As our editor said last week, the road to hell is paved with good intentions, an apt phrase for the events unfolding in China this week.
Regulators were obliged last year to relax tight controls over the currency in order to qualify for Reserve Currency status from the International Monetary Fund for the yuan/renminbi but had probably not foreseen the consequences. Indeed, many are still not seeing the collapse of share prices on the Shanghai Stock Exchange this week as a currency-related issue.
If You’re an Investor, It’s YOUR Money Getting Purposely Devalued
Anyone holding shares or a pension will be painfully aware that some $2.5 trillion has been wiped off the value of global equities this week, in just four days, events starting in China have rippled around the world causing one of the worst starts to the year for stock markets since the 1980’s.
On the Shanghai market, trading was stopped on Monday as “circuit breakers” closed the market after shares plunged 5% and, again, Thursday trading was canceled for the day after just 29 minutes when the CSI300 fell more than 7%.
Under the “circuit breaker” system, created after the plunge in shares last August, if an index rose or fell 5%, trading was halted for 15 minutes. If it dropped by 7%, trading stopped for the rest of the day.
So what prompted the sell-off? Many have been saying the Shanghai market is a bubble waiting to burst for quite some time, but is it a sudden epiphany among investors that prices are overvalued? No. Actually, it has little to do with share prices and a lot more to do with currency and ill-judged rules imposed by Beijing to try to control the market, Beijing’s actions often have unforeseen consequences in such situations.
What is the Real Value of a Controlled Currency?
First, the currency: as we mentioned above Beijing allowed the yuan to respond more readily to market forces. We won’t say float, but the trading bands were widened and the currency has fallen for much of 2015 against the rising dollar. This got investors worried, even if the Shanghai market was not shaky, a falling currency makes shares less valuable over time.
Further, holders of yuan,companies and investors made up of China’s rising middle and wealthier classes, see the cost of foreign investments such as houses, land, companies, rising almost daily in yuan terms.
Valuation of the yuan moved to a basket of currencies last year rather than a loose peg against the dollar with the promise by Beijing that it would remain more stable against the China Foreign Exchange Trade System basket. That was December, since then the currency has slid for three straight weeks and the central bank has burned through $140 billion trying to defend it.
Falling Production Data Adds to the Misery
Combine that with a fall in China’s Purchasing Managers’ Index composite for both manufacturing and services to below 50 and frightened investors took flight, dumping shares in a repeat of what we saw last August after Beijing’s snap devaluation of the yuan as this graph from the New York Times illustrates.

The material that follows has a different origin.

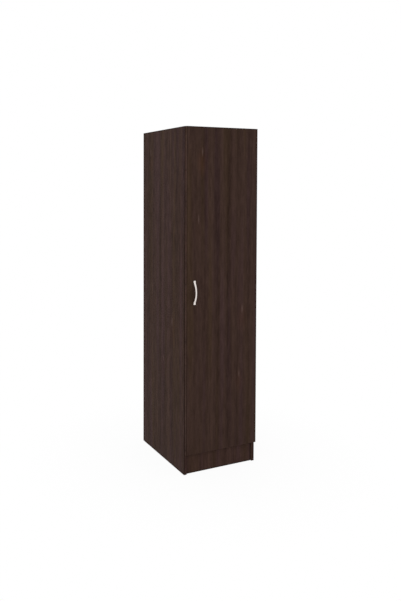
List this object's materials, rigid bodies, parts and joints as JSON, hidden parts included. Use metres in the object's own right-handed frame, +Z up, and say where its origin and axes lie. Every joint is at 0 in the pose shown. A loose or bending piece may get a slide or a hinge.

Source: The New York Times
In an attempt to calm the panic selling, Beijing has actually made matters worse. The end of a share sale ban, that was imposed last year wherein investors were prohibited from selling for a lock-in period, was extended. Believing they were going to continue to be locked in to shares that were falling in value and, naturally, becoming spooked by company insiders selling shares, investors rushed for the exits. Beijing then had to move fast to extend the ban into 2016, which has helped calm markets temporarily but done nothing the address the underlying causes.
China’s reserves have dwindled from $4 trillion to $3.33 trillion last year and are not far from the $2.6 trillion deemed to be the prudent threshold by the IMF, given China’s $1.2 trillion in liabilities, according to the Telegraph.
A Fragile System Falters
Indeed, coming so soon on the heels of August’s rout, the fragility of the system is becoming worryingly clear. This prompted Mark Williams, of Capital Economics to say to the Telegraph that capital outflows from the country have reached systemic proportions and “There is certainly a sense that the situation is spiraling out of control.”
Global markets are acutely sensitive to the any sign that China might be forced to abandon its defense of the yuan, yet the gradual weakening against the dollar, in particular, is causing a capital flight, exactly what they wanted to avoid. Meanwhile, in unregulated Hong Kong the yuan is being sold by traders at well under the official rate adding further downward pressure on Beijing’s official rate.
As the every prescient Economist put it this week, burdened by the mountain of debt that it has accumulated over the past decade, China needs to begin deleveraging.
That, in turn, means tolerating slower growth. At least for a while. Instead, all indications are that the government will set its annual growth target at 6.5% for the next five years in a plan to be unveiled in March. That is above what most analysts think it can credibly achieve without piling on yet more debt and bringing it closer a real economic crisis. China has reached a point in its development where it needs to move faster in ceding power to the market — power over shares, its currency and the growth rate.
Unless the government gives up more control now, it risks someday losing it altogether.